What would happen from a call like

someList.addAll( Integer.MAX_VALUE, someCollection );

where someList contains at least Integer.MAX_VALUE elements and someCollection
is not empty?

According to

Inserts the specified element at the specified position in this list (optional operation). and throws
IndexOutOfBoundsException - if the index is out of range (index < 0 || index > size())

Suppose we have a List 'someList' containing exactly Integer.MAX_VALUE
elements and we
someList.add( element );
or
someList.add( Integer.MAX_VALUE, element );

According to the Javadocs, this is legal, but how then could we reference the
last element of the list?

(Presumably we're facing an OOME before these are testable problems in today's
JVMs.)

Guest · Jul 7, 2007

Lew said:
What would happen from a call like

someList.addAll( Integer.MAX_VALUE, someCollection );

where someList contains at least Integer.MAX_VALUE elements and
someCollection is not empty?

Suppose we have a List 'someList' containing exactly Integer.MAX_VALUE
elements and we
someList.add( element );
or
someList.add( Integer.MAX_VALUE, element );

According to the Javadocs, this is legal, but how then could we
reference the last element of the list?

I think the docs are wrong.

If the list is backed by an array, then it will fail.

Arne

Daniel Pitts · Jul 8, 2007

What would happen from a call like

someList.addAll( Integer.MAX_VALUE, someCollection );

where someList contains at least Integer.MAX_VALUE elements and someCollection
is not empty?

According to

Suppose we have a List 'someList' containing exactly Integer.MAX_VALUE
elements and we
someList.add( element );
or
someList.add( Integer.MAX_VALUE, element );

According to the Javadocs, this is legal, but how then could we reference the
last element of the list?

(Presumably we're facing an OOME before these are testable problems in today's
JVMs.)

On a 64 bit machine with > 2gigs of memory, you can test this to see
what happens.
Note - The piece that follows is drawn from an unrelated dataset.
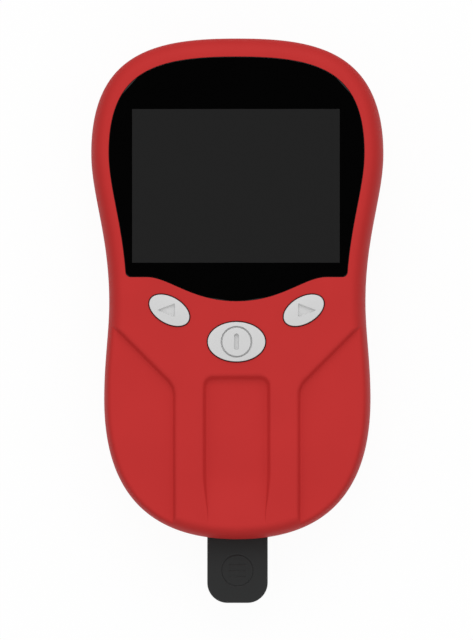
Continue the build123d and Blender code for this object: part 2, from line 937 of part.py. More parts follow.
def strip_tray():
    """The sliding tray, with a pocket for the strip and a tab to pull."""
    tray = plate(tray_face(), tray_bottom_z, tray_top_z)
    tail_edges = tray.edges().filter_by(lambda e: e.center().Y < 0 and abs(e.tangent_at(0.5).Z) < 0.5)
    tray = fillet(tail_edges.filter_by(lambda e: e.length < tray_width + tray_edge), tray_edge)
    half = strip_width / 2 + strip_clearance
    reach = strip_length / 2 + strip_clearance
    pocket = rounded(-half, half, optics_y - reach, optics_y + reach, strip_clearance)
    tray -= plate(pocket, tray_top_z - pocket_depth, tray_top_z + past)
    tray -= rod((0, optics_y - reach), tray_top_z - pocket_depth, tray_top_z + past, finger_scoop)
    return tray - tray_grip()


def test_strip():
    """The test strip in the tray's pocket, with the round spot for the sample."""
    bottom = tray_top_z - pocket_depth
    half = strip_width / 2
    strip = block(-half, half, optics_y - strip_length / 2, optics_y + strip_length / 2,
                  bottom, bottom + strip_thickness)
    return strip - rod((0, optics_y), bottom + strip_thickness / 2, bottom + past, strip_spot)


def tray_guide():
    """The channel that the tray slides in, screwed to the back shell's posts."""
    guide = block(-guide_half, guide_half, guide_tail_y, guide_head_y, guide_bottom_z, guide_top_z)
    for _, y in guide_ear_places[:2]:
        half = guide_ear_x + guide_ear / 2
        guide += block(-half, half, y - guide_ear / 2, y + guide_ear / 2, guide_bottom_z, guide_floor_z)
    half = guide_shelf_width / 2
    guide += block(-half, half, guide_head_y - wall, guide_head_y + guide_shelf_length,
                   guide_bottom_z, guide_floor_z)
    stop_y = tray_ear_y - tray_travel - tray_clearance
    half = tray_half + tray_clearance
    guide -= block(-half, half, guide_tail_y - past, stop_y + past, guide_floor_z, guide_roof_z)
    guide -= block(-guide_inner_half, guide_inner_half, stop_y, guide_head_y, guide_floor_z, guide_roof_z)
    guide -= block(-light_slot_width / 2, light_slot_width / 2,
                   optics_y - light_slot_length / 2, optics_y + light_slot_length / 2,
                   guide_roof_z - past, guide_top_z + past)
    guide -= block(-leaf_slot_width / 2, leaf_slot_width / 2,
                   optics_y - leaf_slot_length / 2, optics_y + leaf_slot_length / 2,
                   guide_bottom_z - past, guide_floor_z + tray_clearance)
    for place in guide_ear_places:
        guide -= rod(place, guide_bottom_z - past, guide_floor_z + past, board_screw_hole)
    for y in optics_screw_ys:
        guide -= rod((0, y), guide_roof_z + guide_skin, guide_top_z + past, board_screw_pilot)
    return guide


def tray_guide_screws():
    """The screws that hold the tray's guide."""
    return group([small_screw(place, guide_floor_z, False) for place in guide_ear_places])


def tray_leaf_spring():
    """The leaf spring under the guide, which presses on the tray through a slot."""
    head = optics_y + leaf_slot_length / 2
    tail = optics_y - leaf_slot_length / 2
    low = guide_bottom_z - leaf_thickness
    crest = tray_bottom_z - tray_clearance - leaf_thickness
    points = [
        (head + leaf_foot, low),
        (head, low),
        (optics_y + leaf_foot / 2, crest),
        (optics_y - leaf_foot / 2, crest),
        (tail + leaf_foot / 2, low),
    ]
    return ribbon(points[::-1], leaf_thickness, -leaf_width / 2, leaf_width / 2)


def tray_switch():
    """The small switch behind the tray, with the lever that the closed tray presses."""
    half = tray_switch_width / 2
    start = guide_head_y + tray_clearance
    top = guide_floor_z + tray_switch_height
    body = block(-half, half, start, start + tray_switch_length, guide_floor_z, top)
    face = tray_head_y + tray_clearance
    lever = block(-half / 2, half / 2, face, face + tray_lever_thickness, guide_floor_z + tray_clearance,
                  guide_floor_z + tray_thickness)
    arm = block(-half / 2, half / 2, face, start, guide_floor_z + tray_thickness - tray_lever_thickness,
                guide_floor_z + tray_thickness)
    return body + lever + arm


def glass_half(axis_length):
    """Half of the optics window along one side of the light slot."""
    return axis_length / 2 + glass_overlap


def optics_housing():
    """The dark block over the tray, with a bore for each lamp and for the detector."""
    half = optics_width / 2
    housing = block(-half, half, optics_y - optics_length / 2, optics_y + optics_length / 2,
                    guide_top_z, optics_top_z)
    x = glass_half(light_slot_width) + glass_clearance
    y = glass_half(light_slot_length) + glass_clearance
    glass_top = guide_top_z + glass_thickness + glass_clearance / 2
    housing -= block(-x, x, optics_y - y, optics_y + y, guide_top_z - past, glass_top)
    for step in (-optics_bore_pitch, optics_bore_pitch):
        housing -= rod((0, optics_y + step), glass_top - past, optics_top_z + past, optics_bore)
    housing -= rod((0, optics_y), glass_top - past, optics_top_z + past, lens_seat_bore)
    housing -= rod((0, optics_y), glass_top + lens_seat_height, optics_top_z + past, optics_bore)
    for y in optics_screw_ys:
        housing -= rod((0, y), guide_top_z - past, optics_top_z + past, board_screw_hole)
    return housing


def optics_board():
    """The small board on top of the optics housing."""
    half = optics_width / 2
    board = block(-half, half, optics_y - optics_length / 2, optics_y + optics_length / 2,
                  optics_top_z, optics_board_top_z)
    for y in optics_screw_ys:
        board -= rod((0, y), optics_top_z - past, optics_board_top_z + past, board_screw_hole)
    return board


def led(y):
    """A round lamp that hangs from the optics board, dome down."""
    flange = rod((0, y), optics_top_z - led_flange_thickness, optics_top_z, led_flange)
    dome_z = optics_top_z - led_length + led_diameter / 2
    body = rod((0, y), dome_z, optics_top_z, led_diameter)
    return flange + body + Pos(0, y, dome_z) * Sphere(led_diameter / 2, arc_size2=0)


def measuring_led():
    """The lamp that lights the strip's spot for the measurement."""
    return led(optics_y - optics_bore_pitch)


def reference_led():
    """The lamp for the reference reading."""
    return led(optics_y + optics_bore_pitch)


def photodiode():
    """The detector can under the optics board."""
    return rod((0, optics_y), optics_top_z - diode_height, optics_top_z, diode_diameter)


def detector_lens():
    """The lens under the detector, flat below and bulged above."""
    seat = guide_top_z + glass_thickness + glass_clearance / 2 + lens_seat_height
    top = seat + detector_lens_edge + detector_lens_bulge
    radius = ((detector_lens_diameter / 2) ** 2 + detector_lens_bulge ** 2) / (2 * detector_lens_bulge)
    disc = rod((0, optics_y), seat, top, detector_lens_diameter)
    return disc & Pos(0, optics_y, top - radius) * Sphere(radius)


def optics_window():
    """The clear plate that keeps the sample out of the optics."""
    x = glass_half(light_slot_width)
    y = glass_half(light_slot_length)
    return block(-x, x, optics_y - y, optics_y + y, guide_top_z, guide_top_z + glass_thickness)


def optics_screws():
    """The screws through the optics board and its housing into the guide."""
    length = optics_board_top_z - guide_roof_z - guide_wall / 2
    return group([small_screw((0, y), optics_board_top_z, False, length) for y in optics_screw_ys])


def optics_flex():
    """The flat cable from the optics board to the main board."""
    start = optics_y + optics_length / 2 - optics_screw_edge
    edge = optics_y + optics_length / 2
    end = board_tail_y + seam_gap
    low = board_top_z + connector_height / 2
    high = optics_board_top_z
    points = [(start, high), (edge + ribbon_lead / 2, high), (end - ribbon_lead / 2, low), (end, low)]
    return ribbon(points, ribbon_thickness, flex_x, flex_x + flex_width)


def optics_connector():
    """The connector for the optics board's cable."""
    start = board_tail_y + seam_gap
    x0 = flex_x - connector_margin
    x1 = flex_x + flex_width + connector_margin
    return block(x0, x1, start, start + connector_depth, board_top_z, board_top_z + connector_height)


def usb_port():
    """The data port at the head end of the main board, with its contact tongue."""
    end = top_y - port_set_in
    start = end - port_length
    half = port_width / 2
    top = board_top_z + port_height
    body = block(-half, half, start, end, board_top_z, top)
    body = fillet(body.edges().filter_by(Axis.Y), port_corner)
    hollow = block(port_wall - half, half - port_wall, start + port_wall, end + past,
                   board_top_z + port_wall, top - port_wall)
    body -= fillet(hollow.edges().filter_by(Axis.Y), port_corner - port_wall)
    middle = (board_top_z + top) / 2
    return body + block(-tongue_width / 2, tongue_width / 2, start, start + tongue_length + port_wall,
                        middle - tongue_thickness / 2, middle + tongue_thickness / 2)


pieces = {
    "front_shell": front_shell(),
    "back_shell": back_shell(),
    "display_window": display_window(),
    "window_gasket": window_gasket(),
    "display_panel": display_panel(),
    "display_foam": display_foam(),
    "display_frame": display_frame(),
    "display_flex": display_flex(),
    "display_connector": display_connector(),
    "main_board": main_board(),
    "processor": processor(),
    "memory_chip": memory_chip(),
    "board_components": board_components(),
    "buzzer": buzzer(),
    "main_board_screws": main_board_screws(),
    "case_screws": case_screws(),
    "key_switches": key_switches(),
    "battery_contacts": battery_contacts(),
    "battery_springs": battery_springs(),
    "battery_door": battery_door(),
    "door_foam": door_foam(),
    "rubber_feet": rubber_feet(),
    "strip_tray": strip_tray(),
    "test_strip": test_strip(),
    "tray_guide": tray_guide(),
    "tray_guide_screws": tray_guide_screws(),
    "tray_leaf_spring": tray_leaf_spring(),
    "tray_switch": tray_switch(),
    "optics_housing": optics_housing(),
    "optics_board": optics_board(),
    "measuring_led": measuring_led(),
    "reference_led": reference_led(),
    "photodiode": photodiode(),
    "detector_lens": detector_lens(),
    "optics_window": optics_window(),
    "optics_screws": optics_screws(),
    "optics_flex": optics_flex(),
    "optics_connector": optics_connector(),
    "usb_port": usb_port(),
}
for key in key_places:
    pieces[key + "_key"] = key_cap(key)
    pieces[key + "_key_plunger"] = key_plunger(key)
for place in cell_ways():
    pieces["battery_" + place] = cell(place)

os.makedirs("parts", exist_ok=True)
to_middle = Pos(0, (tray_out - top_y) / 2, 0)
for node, piece in pieces.items():
    export_step(to_middle * piece, f"parts/{node}.step")
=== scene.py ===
import math

import bmesh
import bpy
import numpy as np
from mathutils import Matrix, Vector
from mathutils.geometry import delaunay_2d_cdt
from mathutils.kdtree import KDTree


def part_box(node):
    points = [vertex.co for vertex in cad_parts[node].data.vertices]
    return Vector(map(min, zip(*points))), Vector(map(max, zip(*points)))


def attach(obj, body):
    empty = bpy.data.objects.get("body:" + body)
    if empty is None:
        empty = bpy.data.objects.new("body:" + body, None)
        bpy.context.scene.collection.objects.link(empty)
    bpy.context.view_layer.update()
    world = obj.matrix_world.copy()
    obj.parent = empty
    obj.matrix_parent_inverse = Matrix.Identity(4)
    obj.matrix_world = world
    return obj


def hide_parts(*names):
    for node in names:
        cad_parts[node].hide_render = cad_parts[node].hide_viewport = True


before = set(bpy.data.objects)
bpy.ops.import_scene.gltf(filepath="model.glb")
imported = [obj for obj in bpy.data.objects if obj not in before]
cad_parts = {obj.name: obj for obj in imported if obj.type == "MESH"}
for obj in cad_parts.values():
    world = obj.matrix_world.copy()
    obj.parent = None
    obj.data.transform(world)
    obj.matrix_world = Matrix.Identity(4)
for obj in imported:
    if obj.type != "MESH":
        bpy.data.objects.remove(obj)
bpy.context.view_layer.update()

# A handheld blood meter that lies on its back. Sizes are in millimetres until a mesh is made:
# x from the middle, y from the tail end of the body, z from the surface it rests on.
METRES = 0.001
TAIL_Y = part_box("back_shell")[0].y / METRES
BODY_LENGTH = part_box("back_shell")[1].y / METRES - TAIL_Y

# Sizes that follow the solids, but for the window's inset, the opening in its print and the keys: these
# follow the photograph
OUTLINE_CURVES = (
    ((0.0, 0.0), (26.3, 0.0), (37.0, 14.75), (37.0, 38.95)),
    ((37.0, 38.95), (37.0, 49.85), (35.6, 57.55), (35.6, 65.85)),
    ((35.6, 65.85), (35.6, 84.65), (40.6, 95.55), (40.6, 107.35)),
    ((40.6, 107.35), (40.6, 136.75), (20.1, 139.1), (0.0, 139.1)),
)
BACK_Z = 0.5
FLOOR_Z = 2.7
PARTING_Z = 13.3
CEILING_Z = 23.5
LEDGE_Z = 25.5
LENS_BOTTOM_Z = 25.7
LENS_TOP_Z = 27.0
FRONT_Z = 27.1
WALL = 2.2
WINDOW_INSET = 5.17
WINDOW_FOOT_Y = 72.9
WINDOW_GAP = 0.07
WINDOW_LEVEL_HALF = 25.0
WINDOW_DIP = 6.7
WINDOW_CORNER = 1.4
SCREEN_HALF = (28.8, 21.6)
SCREEN_Y = 97.85
PRINT_OPENING = (-28.95, 28.6, 76.85, 119.45)
KEYS = {
    "left_key": ((-18.63, 63.66), (6.06, 3.61), -30.0),
    "right_key": ((18.63, 63.66), (6.06, 3.61), 30.0),
    "power_key": ((0.0, 54.93), (7.96, 5.47), 0.0),
}
KEY_HOLE_GAP = 0.3
TRAY_SLOT = (-8.7, 8.7, -6, 3.8, 11.4, 15.2)
PORT_HOLE = (-4.8, 4.8, 129, 142, 19.0, 22.8, 1.2)

# How closely loops are divided
OVAL_POINTS = 96
BOX_STEP = 3.0


def linear(hex_colour):
    """An sRGB hex colour as linear red, green, blue and alpha."""
    parts = [int(hex_colour[i:i + 2], 16) / 255 for i in (0, 2, 4)]
    return [c / 12.92 if c <= 0.04045 else ((c + 0.055) / 1.055) ** 2.4 for c in parts] + [1.0]


# The plan of the casing

def bezier(share, a, b, c, d):
    """Points on a cubic curve, at shares of its way."""
    rest = 1 - share
    return rest**3 * a + 3 * rest**2 * share * b + 3 * rest * share**2 * c + share**3 * d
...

I suspect that the original implementors thought "2
billion item arrays are enough for anyone"

Roedy Green · Jul 8, 2007

(Presumably we're facing an OOME before these are testable problems in today's
JVMs.)

Since corner cases are usually where programs fail, it is wise to back
up by one or two from a corner. I don't have a a 64-bit JVM to test
this, but I would guess you will get some other exception such as an
ArrayIndexOutOfBoundsException.

Lew · Jul 8, 2007

Roedy said:
Since corner cases are usually where programs fail, it is wise to back
up by one or two from a corner. I don't have a a 64-bit JVM to test
this, but I would guess you will get some other exception such as an
ArrayIndexOutOfBoundsException.

I have but 1 GB RAM and I don't think this motherboard accepts more than 2 GB,
so I am currently unable to test this, too. I figure similarly to you and
Arne, who said:

I think the docs are wrong.

If the list is backed by an array, then it will fail.

The point here, as with the bug in quicksort that went undetected for about
forty years [1], is that even the designers missed the corner cases.

[1]
<http://googleresearch.blogspot.com/2006/06/extra-extra-read-all-about-it-nearly.html>

Tom Hawtin · Jul 8, 2007

Lew said:
What would happen from a call like

someList.addAll( Integer.MAX_VALUE, someCollection );

where someList contains at least Integer.MAX_VALUE elements and
someCollection is not empty?

It should work correctly.

ArrayList will actually throw ArrayIndexOutOfBounds. That's a subtype of
IllegalArgumentException, which I guess makes some kind of sense.

I guess there are probably bugs if you, say, addAll a collection of more
than Integer.MAX_VALUE elements to an ArrayList.

Integer types with limited ranges suck.

At least it isn't a problem for ArrayList until you have one taking over
16 GB.

Tom Hawtin

Eric Sosman · Jul 8, 2007

Lew said:
[...]
The point here, as with the bug in quicksort that went undetected for
about forty years [1], is that even the designers missed the corner cases.

[1]
<http://googleresearch.blogspot.com/2006/06/extra-extra-read-all-about-it-nearly.html>

An interesting reference, but one which does not contain
the word "quicksort" nor even "quick" ...

Twisted · Jul 8, 2007

Roedy said:
Roedy said:

quoted or indirectly quoted someone who said :

Click to expand...

Since corner cases are usually where programs fail, it is wise to back
up by one or two from a corner. I don't have a a 64-bit JVM to test
this, but I would guess you will get some other exception such as an
ArrayIndexOutOfBoundsException.

Click to expand...

I have but 1 GB RAM and I don't think this motherboard accepts more than 2 GB,
so I am currently unable to test this, too. I figure similarly to you and
Arne, who said:

I think the docs are wrong.

Click to expand...

If the list is backed by an array, then it will fail.

Click to expand...

The point here, as with the bug in quicksort that went undetected for about
forty years [1], is that even the designers missed the corner cases.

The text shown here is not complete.